ICONOCLASTAS À SOLTA
Budas de Bamyian, antes e depois da iconoclasia dos talibans
A Reforma protestante do século XVI foi puritana em muitos aspectos. Propunha atitudes fundamentalistas que tinham estado presentes em anteriores movimentos de protesto, como os lolardos, os hussitas e, recuando ainda mais, os cátaros e outros, contra as extravagâncias da Igreja católica, manifestas num estilo de vida faustoso (especialmente entre os «príncipes» da Igreja), em atitudes dissolutas (dos sacerdotes celibatários e dos monges), no vestuário (com trajes eclesiásticos elaborados) e tamabém na arte (como no caso dos Médicis de Florença ou do cardeal Borromeo de Milão).
Estes movimentos pretendiam um regresso à «Palavra de Deus», à Bíblia, a que todos deveriam ter acesso (um aspecto importante da história da educação e da edição) e à simplicidade da Igreja primitiva que incluía a rejeição da riqueza (é mais fácil um camelo passar pelo buraco de uma agulha do que um homem rico entrar no reino dos céus).
Estas práticas da Igreja primitiva incluíam também, para muitos, uma rejeição da representação, principalmente no teatro, cujas formas romana e grega deixaram de existir, se bem que, num certo sentido, fosse substituído por representações rituais; incluíam ainda a rejeição parcial da representação figurativa, designadamente a de três dimensões (a escultura), mas também da pintura, sobretudo nos contextos eclesiásticos, mas também nos seculares. O teatro e a escultura foram duas das grandes realizações artísticas dos gregos, realizações que hoje entendemos como uma parte intrínseca da nossa herança ocidental; contudo, essas formas de arte desapareceram sob o domínio do Cristianismo, sendo por ele deliberadamente destruídas por questões ideológicas, além de terem sido rejeitadas pelo Judaísmo e, posteriormente, pelo Islão.
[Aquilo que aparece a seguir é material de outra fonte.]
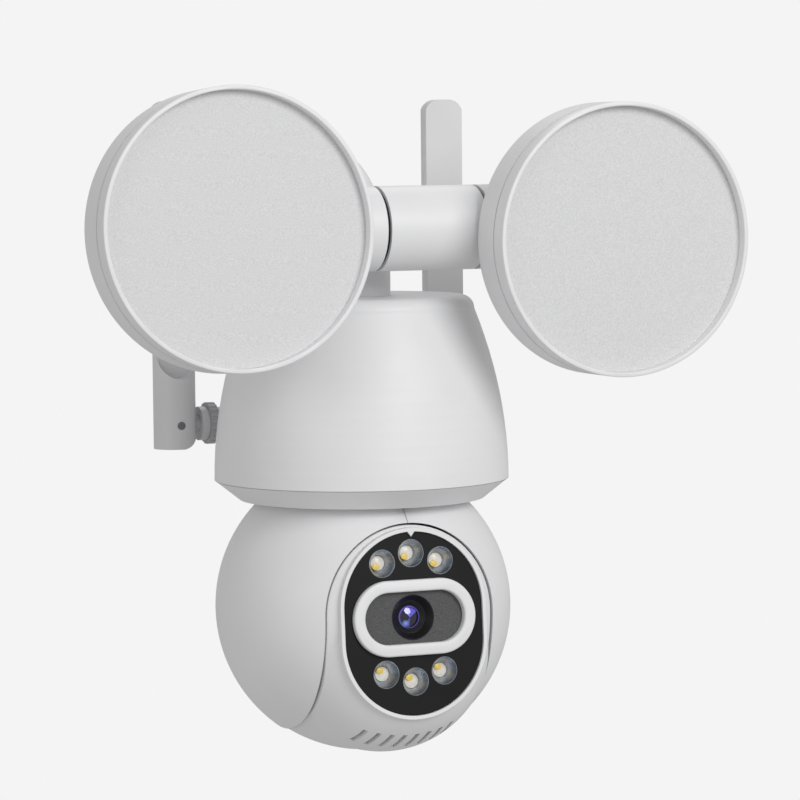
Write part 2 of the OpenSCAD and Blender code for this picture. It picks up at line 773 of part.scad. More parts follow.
module pan_gear() {
    color([0.92, 0.9, 0.82]) at_ball() translate([0, 0, pan_gear_z])
        spur_gear(pan_gear_teeth, pan_module, pan_gear_t, hub_r);
}
module pan_pinion() {
    color([0.9, 0.86, 0.7]) at_ball() translate([0, pan_centres, pan_gear_z + 0.3])
        spur_gear(pan_pinion_teeth, pan_module, pan_gear_t - 0.6, pan_shaft_r + running_gap,
            pinion_turn(pan_gear_teeth, pan_pinion_teeth, 90));
}
module ball_screws() {
    color(metal) at_ball() for (a = ball_screw_angles)
        rotate([0, 0, a]) translate([ball_screw_r, 0, ball_cut_z - 6]) {
            cylinder(r = 1.1, h = 5.8);
            translate([0, 0, 5.8]) cylinder(r = 2, h = 0.6);
        }
}
module tilt_bushes() {
    color([0.95, 0.94, 0.9]) at_ball() for (s = [-1, 1])
        x_tube(tilt_bush_r, tilt_shaft_r + running_gap, s * (slot_half + 1.8), s * 44.8);
}
module tilt_gear() {
    color([0.92, 0.9, 0.82]) at_ball() translate([tilt_boss_x, 0, 0]) rotate([0, 90, 0])
        spur_gear(tilt_gear_teeth, tilt_module, tilt_gear_t, tilt_boss_r);
}

/* Camera that tilts in the ball */
module front_half_space(shift) {
    rotate([back_lean, 0, 0]) translate([-big / 2, -big - shift, -big / 2]) cube([big, big, big]);
}
module camera_form(inset) {
    intersection() {
        union() {
            intersection() {
                union() {
                    sphere(camera_r - inset);
                    rotate([-chin_angle, 0, 0]) translate([0, -chin_reach, 0]) sphere(chin_r - inset);
                }
                rotate([-face_tilt, 0, 0]) translate([-big / 2, inset * 1.7 - shoulder_reach, -big / 2])
                    cube([big, big, big]);
            }
            if (inset == 0)
                rotate([-face_tilt, 0, 0]) along_y(-face_reach - lip_rise, -face_reach + 8)
                    upright_slot(face_half + seat_gap + lip_w, face_top_z, face_bottom_z);
        }
        along_y(-big / 2, big / 2) arch_outline(camera_half - inset);
        front_half_space(inset);
    }
    x_rod(drum_r - inset, inset - camera_half, camera_half - inset);
}
module camera_shell() {
    difference() {
        camera_form(0);
        camera_form(camera_wall);
        x_rod(tilt_shaft_r, -big, big);
        rotate([tilt_motor_angle, 0, 0]) translate([0, tilt_centres, 0])
            x_rod(tilt_motor_shaft_r + 0.4, 25, 40);
        rotate([-face_tilt, 0, 0]) {
            along_y(-face_reach - 5, -face_reach + face_plate_t)
                upright_slot(face_half + seat_gap, face_top_z, face_bottom_z);
            along_y(-face_reach, -face_reach + 10)
                upright_slot(face_half - 2, face_top_z, face_bottom_z);
        }
        for (i = [0 : vent_count - 1])
            translate([(i - (vent_count - 1) / 2) * vent_pitch, 0, 0]) rotate([vent_angle, 0, 0])
                rotate([0, vent_lean, 0]) translate([-vent_w / 2, -big / 2, -vent_len / 2])
                    cube([vent_w, big / 2 - camera_r + 14, vent_len]);
        rotate([port_angle, 0, 0]) translate([0, 0, -drum_r - 1]) {
            translate([-7, -5, 0]) cube([14, 10, 6]);
            translate([16, 0, 0]) cylinder(r = 2.2 + 2 * running_gap, h = 6);
        }
    }
}
module camera_front_shell() {
    color(white_abs) at_ball() {
        intersection() {
            camera_shell();
            translate([-big / 2, shell_split_y - big, -big / 2]) cube([big, big, big]);
        }
        rotate([-face_tilt, 0, 0]) along_y(-face_reach - lip_rise, -face_reach - 0.1)
            polygon([[-1.5, face_top_z + face_half + 0.4], [0, face_top_z + face_half - 1.6],
                [1.5, face_top_z + face_half + 0.4]]);
    }
}
module camera_rear_shell() {
    color(white_abs) at_ball() intersection() {
        camera_shell();
        translate([-big / 2, shell_split_y, -big / 2]) cube([big, big, big]);
    }
}
module face_plate() {
    color(black_abs) at_face() difference() {
        along_y(-face_reach, -face_reach + face_plate_t)
            upright_slot(face_half, face_top_z, face_bottom_z);
        for (p = led_places) translate([p[0], 0, p[1]]) y_rod(reflector_r, -big, 0);
        translate([0, 0, window_z]) along_y(-face_reach - 1, -face_reach + face_plate_t + 1)
            level_slot(window_half, window_half_h);
    }
    color(black_abs) at_face() for (p = board_posts) translate([p[0], 0, p[1]])
        y_rod(1.5, -face_reach + face_plate_t - eps, -face_reach + led_board_y);
}
module window_frame() {
    color(white_abs) at_face() translate([0, 0, window_z]) difference() {
        along_y(-face_reach - window_rise, -face_reach + face_plate_t)
            level_slot(window_half, window_half_h);
        along_y(-face_reach - window_rise - 1, -face_reach + face_plate_t + 1)
            level_slot(window_half - window_band, window_half_h - window_band);
    }
}
module window_floor() {
    color([0.33, 0.33, 0.34]) at_face() translate([0, 0, window_z]) difference() {
        along_y(-face_reach + 0.5, -face_reach + face_plate_t)
            level_slot(window_half - window_band, window_half_h - window_band);
        y_rod(hood_r, -big, 0);
    }
}
module lens_hood() {
    rim = 0.3;
    color([0.2, 0.2, 0.21]) at_face() translate([0, hood_base_y - face_reach, window_z])
        rotate([90, 0, 0]) rotate_extrude() polygon([[barrel_r, 0], [hood_r, 0],
            [hood_r, hood_base_y - rim], [hood_r - rim, hood_base_y - rim],
            [barrel_r, hood_base_y - barrel_y]]);
}
module lens_barrel() {
    color(black_abs) at_face() translate([0, -face_reach, window_z]) difference() {
        union() {
            y_rod(barrel_r, barrel_y, 10);
            y_rod(barrel_r + 1, 9, 17);
        }
        translate([0, glass_seat_y, 0]) rotate([90, 0, 0])
            cylinder(r1 = glass_r, r2 = barrel_r - 0.2, h = glass_seat_y - barrel_y + eps);
        y_rod(glass_r, glass_seat_y - eps, 20);
    }
}
module lens_glass() {
    dome_r = 9;
    color([0.35, 0.35, 0.7]) at_face() translate([0, glass_y - face_reach, window_z]) intersection() {
        translate([0, dome_r, 0]) sphere(dome_r);
        y_rod(glass_r, 0, 4);
    }
}
module sensor_board() {
    color(board_green) at_face() translate([0, -face_reach + 17, window_z]) {
        translate([-16, 0, -16]) cube([32, 1.4, 32]);
        translate([-8, 1.4 - eps, -8]) cube([16, 2, 16]);
        for (x = [-1, 1], z = [-1, 1]) translate([x * 13.5, 0, z * 13.5])
            y_rod(1.5, led_board_y + 1.4 - 17, eps);
    }
}
module led_board() {
    color([0.9, 0.9, 0.88]) at_face() difference() {
        along_y(-face_reach + led_board_y, -face_reach + led_board_y + 1.4)
            upright_slot(face_half - 3, face_top_z, face_bottom_z);
        translate([0, 0, window_z]) along_y(-face_reach, -face_reach + 20)
            level_slot(20, 9.5);
    }
}
module led_reflectors() {
    cup_z = led_board_y - led_y;
    color(metal) at_face() for (p = led_places)
        translate([p[0], led_board_y - face_reach, p[1]]) rotate([90, 0, 0]) rotate_extrude()
            polygon([[led_r, 0], [led_r + 0.6, 0], [reflector_r - 0.05, 4.4], [reflector_r - 0.05, 6.1],
                [reflector_r - 0.25, 6.1], [led_r, cup_z - 0.3]]);
}
module led_domes() {
    dome_r = 6;
    color([0.98, 0.9, 0.6]) at_face() for (p = led_places)
        translate([p[0], led_y - face_reach, p[1]]) intersection() {
            translate([0, dome_r - 0.6, 0]) sphere(dome_r);
            y_rod(led_r, -0.6, led_board_y - led_y);
        }
}
module tilt_shafts() {
    color(metal) at_ball() for (s = [-1, 1]) {
        x_rod(tilt_shaft_r, s * (camera_half - camera_wall - 2), s * 44.6);
        x_rod(11, s * (camera_half - camera_wall - 2), s * (camera_half - camera_wall));
    }
}
module tilt_motor() {
    color(metal) at_ball() rotate([tilt_motor_angle, 0, 0]) translate([0, tilt_centres, 0]) {
        x_rod(8, 11, camera_half - camera_wall);
        x_rod(tilt_motor_shaft_r, camera_half - camera_wall - eps, tilt_boss_x + tilt_gear_t);
    }
}
module tilt_pinion() {
    color([0.9, 0.86, 0.7]) at_ball() rotate([tilt_motor_angle, 0, 0])
        translate([tilt_boss_x + 0.2, tilt_centres, 0]) rotate([0, 90, 0])
            spur_gear(tilt_pinion_teeth, tilt_module, tilt_gear_t - 0.4,
                tilt_motor_shaft_r + running_gap,
                pinion_turn(tilt_gear_teeth, tilt_pinion_teeth, 90 + tilt_motor_angle)
                    - tilt_motor_angle);
}
module card_cover() {
    color(black_abs) at_ball() rotate([port_angle, 0, 0]) difference() {
        union() {
            translate([-6.8, -4.8, 0.2 - drum_r]) cube([13.6, 9.6, 3.8]);
            translate([-8, -6, 3 - drum_r]) cube([16, 12, 1]);
        }
        translate([-1.8, 1.4, -drum_r - 1]) cube([3.6, 2.2, 2]);
    }
}
module reset_button() {
    color(black_abs) at_ball() rotate([port_angle, 0, 0]) translate([16, 0, 0.3 - drum_r]) {
        cylinder(r = 2.2, h = 4);
        translate([0, 0, 2.4]) cylinder(r = 3, h = 1.6);
    }
}

wall_plate();
wall_gasket();
canopy();
terminal_block();
support_arm();
bar_axle();
axle_rings();
swivel_seals();
neck_tube();
neck_nut();
bell_housing();
base_ring();
base_screws();
pan_bush();
pan_motor();
main_board();
speaker();
antenna_sockets();
antenna_nuts();
pan_hub();
pan_gear();
ball_shell(-1);  // left_ball_shell
ball_shell(1);  // right_ball_shell
ball_screws();
tilt_bushes();
tilt_gear();
pan_pinion();
tilt_pinion();
reset_button();
camera_front_shell();
camera_rear_shell();
face_plate();
window_frame();
window_floor();
lens_hood();
lens_barrel();
lens_glass();
sensor_board();
led_board();
led_reflectors();
led_domes();
tilt_shafts();
tilt_motor();
card_cover();
lamp_sleeve(-1);  // left_lamp_sleeve
lamp_housing(-1);  // left_lamp_housing
lamp_bezel(-1);  // left_lamp_bezel
diffuser(-1);  // left_diffuser
led_panel(-1);  // left_led_panel
lamp_sleeve(1);  // right_lamp_sleeve
lamp_housing(1);  // right_lamp_housing
lamp_bezel(1);  // right_lamp_bezel
diffuser(1);  // right_diffuser
led_panel(1);  // right_led_panel
antenna_blade(-1);  // left_antenna_blade
antenna_knuckle(-1);  // left_antenna_knuckle
antenna_pin(-1);  // left_antenna_pin
antenna_blade(1);  // right_antenna_blade
antenna_knuckle(1);  // right_antenna_knuckle
antenna_pin(1);  // right_antenna_pin
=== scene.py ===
import json
import math

import bmesh
import bpy
from mathutils import Matrix, Vector


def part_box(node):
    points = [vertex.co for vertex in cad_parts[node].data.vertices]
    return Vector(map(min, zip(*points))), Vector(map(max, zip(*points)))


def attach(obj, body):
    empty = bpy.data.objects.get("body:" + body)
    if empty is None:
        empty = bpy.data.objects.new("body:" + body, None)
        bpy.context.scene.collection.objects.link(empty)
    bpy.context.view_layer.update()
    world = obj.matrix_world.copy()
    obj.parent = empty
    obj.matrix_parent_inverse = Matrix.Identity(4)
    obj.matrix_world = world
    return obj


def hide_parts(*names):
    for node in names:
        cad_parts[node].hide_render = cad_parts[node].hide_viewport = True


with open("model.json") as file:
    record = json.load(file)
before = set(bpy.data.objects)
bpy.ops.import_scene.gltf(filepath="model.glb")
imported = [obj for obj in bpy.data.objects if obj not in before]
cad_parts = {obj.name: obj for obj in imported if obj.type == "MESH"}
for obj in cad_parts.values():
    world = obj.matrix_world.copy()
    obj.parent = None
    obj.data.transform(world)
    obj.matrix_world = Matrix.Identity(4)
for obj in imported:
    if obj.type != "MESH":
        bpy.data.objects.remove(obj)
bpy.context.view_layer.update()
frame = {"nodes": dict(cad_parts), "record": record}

MM = 0.001
BODY_OF = {node: body for body, nodes in frame["record"]["behaviour"]["bodies"].items() for node in nodes}
SLOT_OF = {part["node"]: part["material_slot"] for part in frame["record"]["subparts"]}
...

O puritanismo sob a forma de iconoclasia tendeu a marcar o início das religiões mundiais que podem, em certos casos, permitir, numa fase posterior, as imagens figurativas. E nas reformas e revoluções verifica-se a mesma tendência para regressar aos aspectos fundamentais, por vezes considerada uma reforma de extremismos. Esta devoção à palavra em detrimento da imagem na história inicial das religiões mundiais reflecte provavelmente o facto de serem baseadas em textos escritos e é a palavra que as distingue de cultos anteriores baseados em imagens, agora vistos como associados à veneração de ídolos.
Jack Goody
Universidade de Cambridge, St. John’s College
In “Os Taliban, Bamiyan e Nós: o Outro islâmico”, «ANÁLISE SOCIAL», vol. XXXIX, Inverno de 2005, pág. 769 e seg.